When her big sister, Kelsey, sits with her to complete it, Ella says Lia is her best friend. When Kelsey asks why, Ella says, “because she talks to me.”
This makes me happy, and crushes me, all at once. She has a “best friend.” Her definition of “best friend” is loosely defined as someone who talks to her. I think about Ella calling Lia her best friend and I wonder who Lia wrote about.
I’ve never heard Ella speak to Lia, or anyone in her class, outside the teacher. The teacher says she participates, she’s improving. I wonder if this isn’t just a thing teachers say to keep parents from freaking out. I wonder if Lia’s parents worry about her having friends. If I had to guess, I’d say no — because Lia is persistent. Persistent kids won’t be left alone by the door for 20 minutes every morning.

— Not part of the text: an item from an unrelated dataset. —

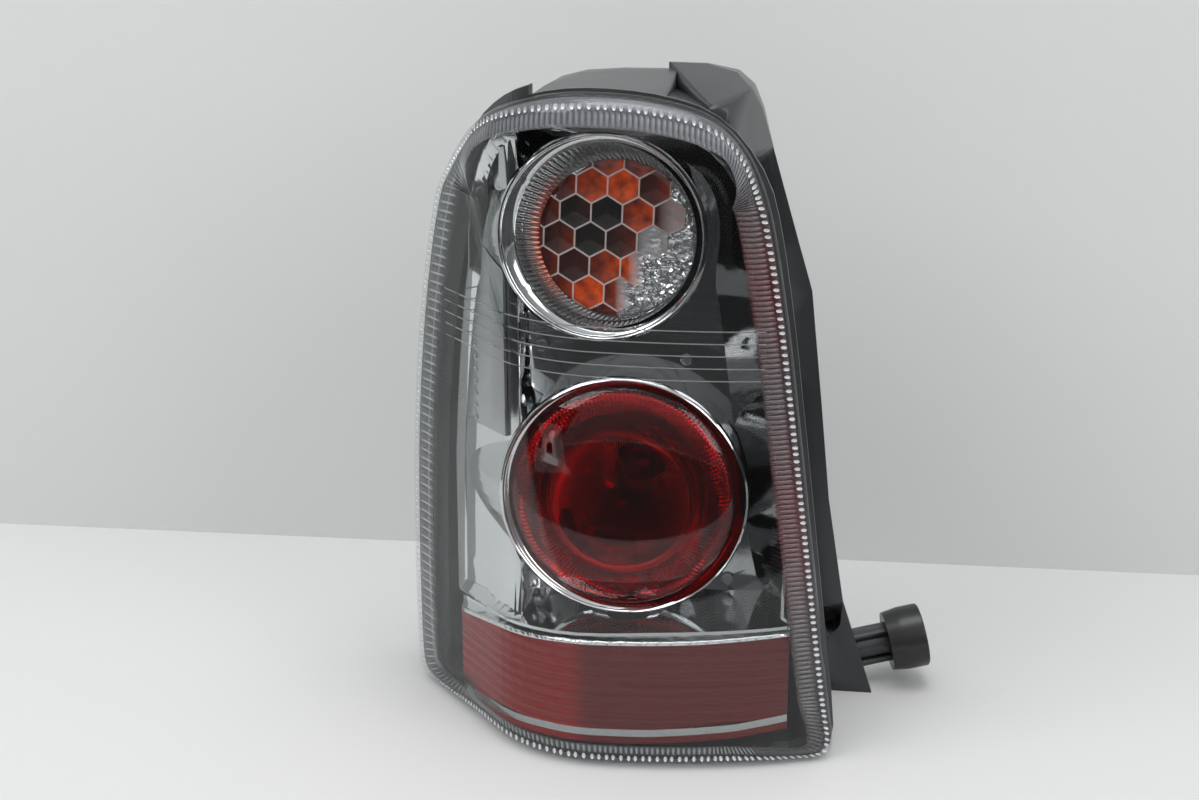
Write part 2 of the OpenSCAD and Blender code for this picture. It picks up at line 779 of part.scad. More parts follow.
// Clear cover of the panel on the wrap-around side, with its row of pips
module side_lens() {
    color(clear)
        difference() {
            union() {
                intersection() {
                    view_bar(side_view);
                    strip(1.3, 3.3, -200, cheek_u - 8, lower_z + 35, upper_z - 12);
                }
                for (i = [0 : 6])
                    let (c = wrap([-103, 206 + 8 * i], 2))
                    translate(c)
                        rotate([0, 0, -bend_angle])
                            rotate([90, 0, 0])
                                cylinder(r = 1.6, h = 2.4);
            }
            leaning(upper_x, upper_z, upper_r + gap, ring_y - 20, back_y - 50);
            leaning(lower_x, lower_z, lower_r + gap, ring_y - 20, back_y - 50);
        }
}

// Bulbs, their sockets and gaskets
base_len = 16;
module bulb_base(axis, y) {
    color([0.72, 0.73, 0.74])
        along_y(axis.x, axis.y, y - 5, y + base_len - 5, base_r);
}
module bulb_glass(axis, y, tint) {
    color(tint)
        translate([axis.x, y - 5, axis.y])
            rotate([90, 0, 0])
                difference() {
                    union() {
                        translate([0, 0, 17])
                            sphere(r = bulb_r);
                        cylinder(r = bulb_r * 0.58, h = 10);
                    }
                    translate([0, 0, 17])
                        sphere(r = bulb_r - 0.8);
                }
}
module socket(axis, y) {
    color([0.3, 0.31, 0.32])
        difference() {
            union() {
                along_y(axis.x, axis.y, y, back_y + 2, socket_r);
                along_y(axis.x, axis.y, back_y + 1.5, back_y + 5, socket_r + 5);
                translate([axis.x - 12, back_y + 3, axis.y - 8])
                    cube([24, socket_len - 3, 16]);
            }
            along_y(axis.x, axis.y, y - 1, y + base_len - 5, base_r + gap);
            translate([axis.x - 10, back_y + 7, axis.y - 6])
                cube([20, socket_len, 12]);
        }
}
module socket_gasket(axis) {
    color([0.04, 0.04, 0.04])
        difference() {
            along_y(axis.x, axis.y, back_y, back_y + 1.5, socket_r + 4);
            along_y(axis.x, axis.y, back_y - 1, back_y + 3, socket_r + gap);
        }
}
module turn_glass() bulb_glass(bulb_axes[0], turn_y, [0.95, 0.5, 0.05]);
module stop_glass() bulb_glass(bulb_axes[1], stop_y, [0.9, 0.9, 0.9]);
module fog_glass() bulb_glass(bulb_axes[2], fog_y, [0.9, 0.9, 0.9]);
module turn_base() bulb_base(bulb_axes[0], turn_y);
module stop_base() bulb_base(bulb_axes[1], stop_y);
module fog_base() bulb_base(bulb_axes[2], fog_y);
module turn_socket() socket(bulb_axes[0], turn_y);
module stop_socket() socket(bulb_axes[1], stop_y);
module fog_socket() socket(bulb_axes[2], fog_y);
module turn_gasket() socket_gasket(bulb_axes[0]);
module stop_gasket() socket_gasket(bulb_axes[1]);
module fog_gasket() socket_gasket(bulb_axes[2]);

// Screws that hold the bezel on its posts
module bezel_screw(i) {
    color([0.6, 0.61, 0.62]) {
        along_y(posts[i].x, posts[i].y, floor_y - 2, floor_y, 3.6);
        along_y(posts[i].x, posts[i].y, floor_y - 0.5, floor_y + 13, screw_r - 0.1);
    }
}
module screw_a() bezel_screw(0);
module screw_b() bezel_screw(1);
module screw_c() bezel_screw(2);
module screw_d() bezel_screw(3);

// Steel sleeve in the upper hole of the flange
module flange_sleeve() {
    h = flange_holes[1];
    color([0.7, 0.7, 0.72])
        difference() {
            union() {
                along_y(h.x, h.y, flange_y, flange_y + flange_t, h[2] - 0.02);
                along_y(h.x, h.y, flange_y - 1, flange_y, h[2] + 1.6);
            }
            along_y(h.x, h.y, flange_y - 5, flange_y + 8, h[2] - 1);
        }
}

// The middle of the bounding box
peg_side = sqrt(1 - peg_dir.x * peg_dir.x);
x_low = min([for (r = edge_rings) each [for (q = r) q.x]]);
x_high = peg_root.x + max(
    peg_dir.x * (stem_len + peg_len - 1) + peg_r * peg_side,
    peg_dir.x * (stem_len + peg_len) + (peg_r - 1) * peg_side);
x_mid = (x_low + x_high) / 2;
y_mid = (-front_y - lens_crown + back_y + socket_len) / 2;

translate([-x_mid, -y_mid, 0]) {
    outer_lens();
    lens_seal();
    housing();
    peg_barrel();
    bezel();
    upper_drum();
    lower_drum();
    upper_ring();
    lower_ring();
    upper_cap();
    lower_cap();
    upper_reflector();
    lower_reflector();
    band_lens();
    band_tray();
    band_trim();
    sill_trim();
    sill_lens();
    side_lens();
    turn_glass();
    stop_glass();
    fog_glass();
    turn_base();
    stop_base();
    fog_base();
    turn_socket();
    stop_socket();
    fog_socket();
    turn_gasket();
    stop_gasket();
    fog_gasket();
    screw_a();
    screw_b();
    screw_c();
    screw_d();
    flange_sleeve();
}
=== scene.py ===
# %% [markdown]
# # A wrap-around tail light cluster
# The real object is a sealed lamp: a black housing, a clear lens welded to its rim, and
# between them a chromed bezel with two round lamps and a red band. The CAD model already
# holds every piece at its true size. This lesson gives those pieces their finish, and
# makes again, as finer surfaces, the ones whose look depends on small ribs and flutes.

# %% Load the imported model
import bmesh
import bpy
import numpy as np
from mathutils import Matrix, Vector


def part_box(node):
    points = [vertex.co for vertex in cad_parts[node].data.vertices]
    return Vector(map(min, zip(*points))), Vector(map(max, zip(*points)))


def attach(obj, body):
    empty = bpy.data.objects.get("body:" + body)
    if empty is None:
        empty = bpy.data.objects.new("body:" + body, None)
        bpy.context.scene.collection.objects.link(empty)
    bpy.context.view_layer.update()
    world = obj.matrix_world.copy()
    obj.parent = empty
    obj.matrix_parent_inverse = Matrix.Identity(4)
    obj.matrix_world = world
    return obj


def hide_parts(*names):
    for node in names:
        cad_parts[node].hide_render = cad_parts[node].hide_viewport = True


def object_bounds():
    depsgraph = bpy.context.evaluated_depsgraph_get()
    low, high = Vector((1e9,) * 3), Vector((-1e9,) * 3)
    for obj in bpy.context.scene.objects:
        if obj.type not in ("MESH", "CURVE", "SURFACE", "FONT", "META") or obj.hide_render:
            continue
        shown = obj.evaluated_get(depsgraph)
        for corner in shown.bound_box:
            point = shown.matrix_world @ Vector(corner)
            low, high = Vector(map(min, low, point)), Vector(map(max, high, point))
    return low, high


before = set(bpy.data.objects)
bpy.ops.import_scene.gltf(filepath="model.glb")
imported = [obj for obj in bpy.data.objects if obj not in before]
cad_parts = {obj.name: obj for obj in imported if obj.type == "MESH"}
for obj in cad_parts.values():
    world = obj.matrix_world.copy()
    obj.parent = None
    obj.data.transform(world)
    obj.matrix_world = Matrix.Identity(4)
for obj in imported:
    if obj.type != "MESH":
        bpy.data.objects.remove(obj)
cad_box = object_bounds()
MM = 0.001
print("nodes:", len(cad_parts), "box:", cad_box)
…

Ella is not persistent — at least not at school. I don't know what this means for her today. I don't know what this means for her in the future, as she grows and expands and can't always stand alone. It hurts to be the mom watching from outside the fence, but I'll stay there until she's ready for me to go, whenever that it. I'll watch her stand alone and feel the lump in my throat that arises every time I think of her struggling to do what every other kid does everyday without fanfare. I hope someday I'll watch her play with Lia.